- [WHAT IS NEEDED]
Repeat exactly, please, the lines that begin at the start of the listing and end at the line holding "the desk surface.".
☆ ☆ ☆
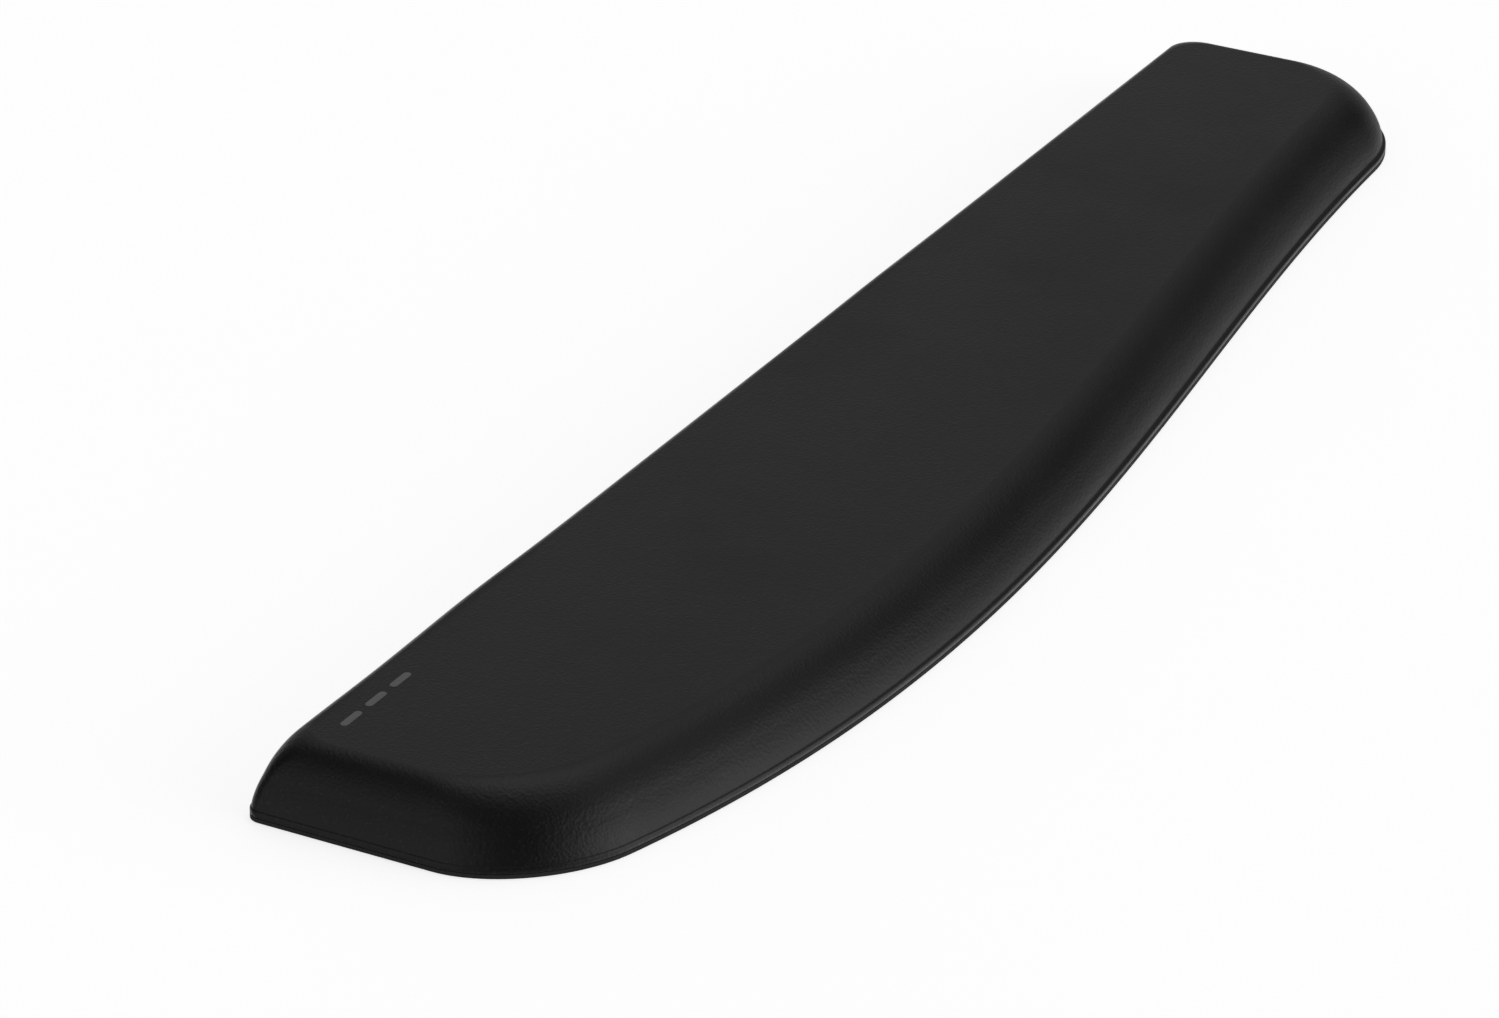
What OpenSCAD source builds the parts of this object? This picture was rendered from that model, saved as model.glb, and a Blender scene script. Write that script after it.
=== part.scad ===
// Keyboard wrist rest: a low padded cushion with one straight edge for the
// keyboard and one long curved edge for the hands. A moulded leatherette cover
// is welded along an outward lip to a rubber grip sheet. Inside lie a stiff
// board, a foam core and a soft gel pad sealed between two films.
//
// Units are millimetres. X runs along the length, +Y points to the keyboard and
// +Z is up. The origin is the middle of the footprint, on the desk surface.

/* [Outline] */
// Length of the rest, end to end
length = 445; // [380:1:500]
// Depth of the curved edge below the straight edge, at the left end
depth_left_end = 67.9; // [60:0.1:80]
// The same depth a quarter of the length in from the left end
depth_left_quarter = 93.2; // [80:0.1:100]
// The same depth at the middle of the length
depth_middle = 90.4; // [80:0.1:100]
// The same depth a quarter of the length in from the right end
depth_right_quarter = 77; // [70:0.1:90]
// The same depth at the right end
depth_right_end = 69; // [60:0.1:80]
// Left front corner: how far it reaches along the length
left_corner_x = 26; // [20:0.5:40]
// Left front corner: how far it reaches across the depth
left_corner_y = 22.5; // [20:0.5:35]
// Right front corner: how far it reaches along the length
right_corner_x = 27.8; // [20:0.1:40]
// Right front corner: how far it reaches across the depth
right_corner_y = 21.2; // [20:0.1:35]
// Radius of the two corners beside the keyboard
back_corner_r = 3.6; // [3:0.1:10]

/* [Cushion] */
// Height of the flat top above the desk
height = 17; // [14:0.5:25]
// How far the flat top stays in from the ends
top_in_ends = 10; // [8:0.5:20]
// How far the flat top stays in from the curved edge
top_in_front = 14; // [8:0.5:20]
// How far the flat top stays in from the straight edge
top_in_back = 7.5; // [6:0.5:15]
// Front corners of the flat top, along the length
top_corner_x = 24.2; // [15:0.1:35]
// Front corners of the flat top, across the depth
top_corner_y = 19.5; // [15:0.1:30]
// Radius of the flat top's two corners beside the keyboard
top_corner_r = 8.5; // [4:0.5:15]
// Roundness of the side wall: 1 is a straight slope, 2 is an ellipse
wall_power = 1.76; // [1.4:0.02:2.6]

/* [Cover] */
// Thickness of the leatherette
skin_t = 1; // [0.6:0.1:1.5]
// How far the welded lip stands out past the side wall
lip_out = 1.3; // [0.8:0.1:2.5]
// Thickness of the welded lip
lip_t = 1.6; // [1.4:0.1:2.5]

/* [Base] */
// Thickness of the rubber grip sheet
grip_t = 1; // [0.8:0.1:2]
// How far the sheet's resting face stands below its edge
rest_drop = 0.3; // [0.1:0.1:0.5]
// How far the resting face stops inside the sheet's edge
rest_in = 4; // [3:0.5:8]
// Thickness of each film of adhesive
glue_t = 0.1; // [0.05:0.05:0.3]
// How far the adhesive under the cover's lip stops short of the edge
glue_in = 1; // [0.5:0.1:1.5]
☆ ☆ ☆
- [FULL SOLUTION]
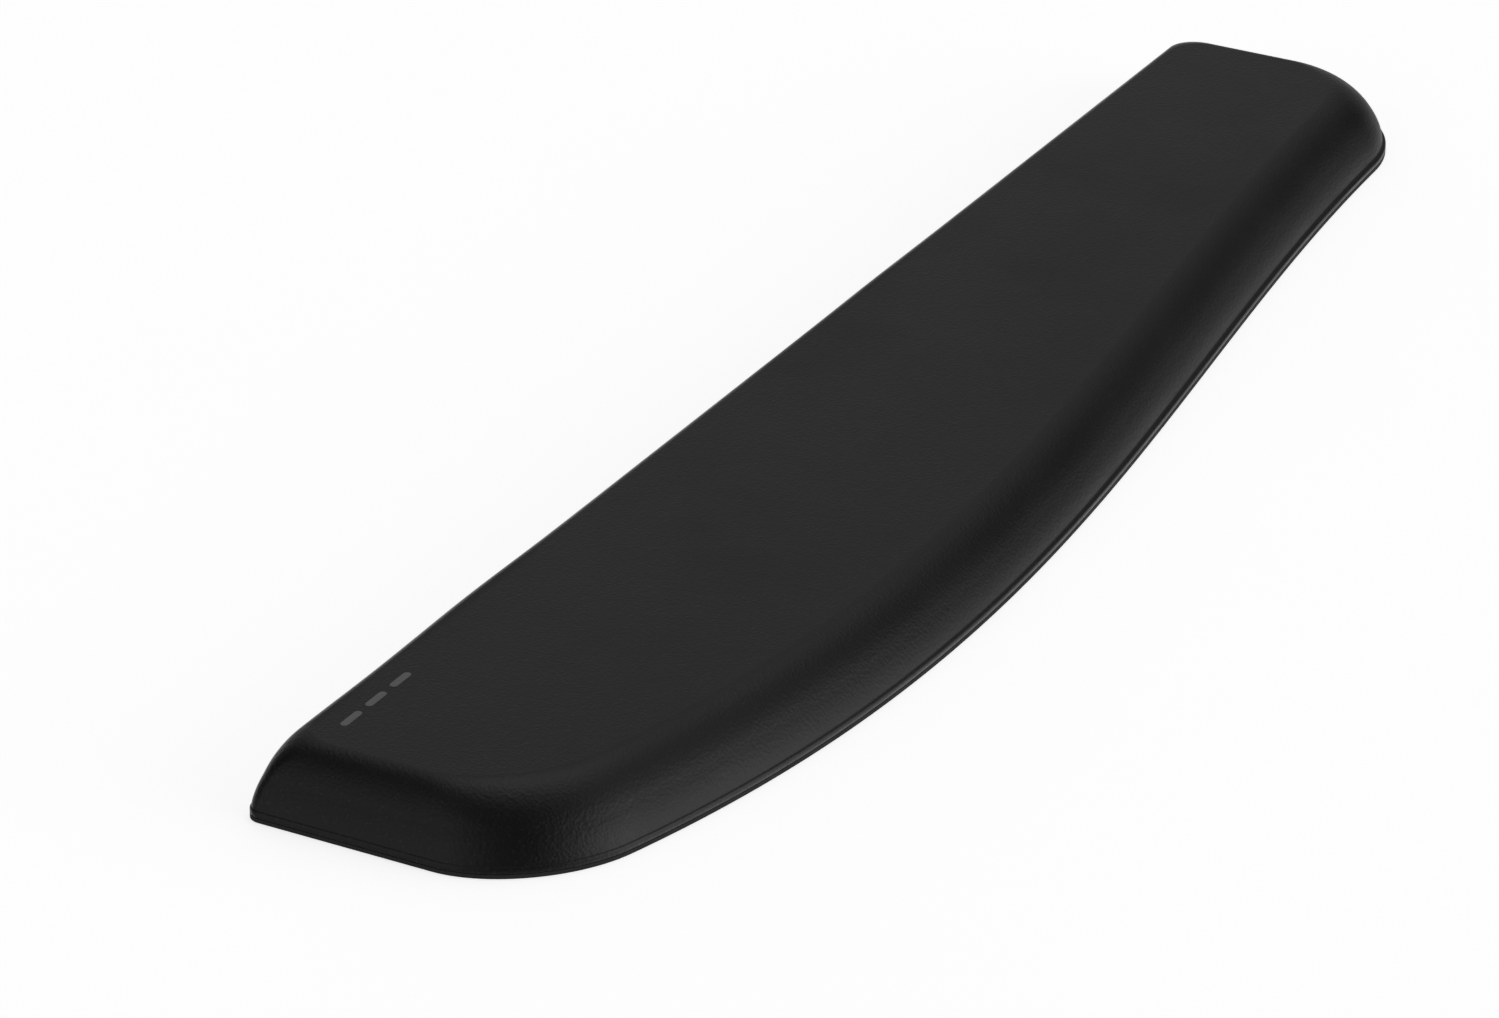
What OpenSCAD source builds the parts of this object? This picture was rendered from that model, saved as model.glb, and a Blender scene script. Write that script after it.
=== part.scad ===
// Keyboard wrist rest: a low padded cushion with one straight edge for the
// keyboard and one long curved edge for the hands. A moulded leatherette cover
// is welded along an outward lip to a rubber grip sheet. Inside lie a stiff
// board, a foam core and a soft gel pad sealed between two films.
//
// Units are millimetres. X runs along the length, +Y points to the keyboard and
// +Z is up. The origin is the middle of the footprint, on the desk surface.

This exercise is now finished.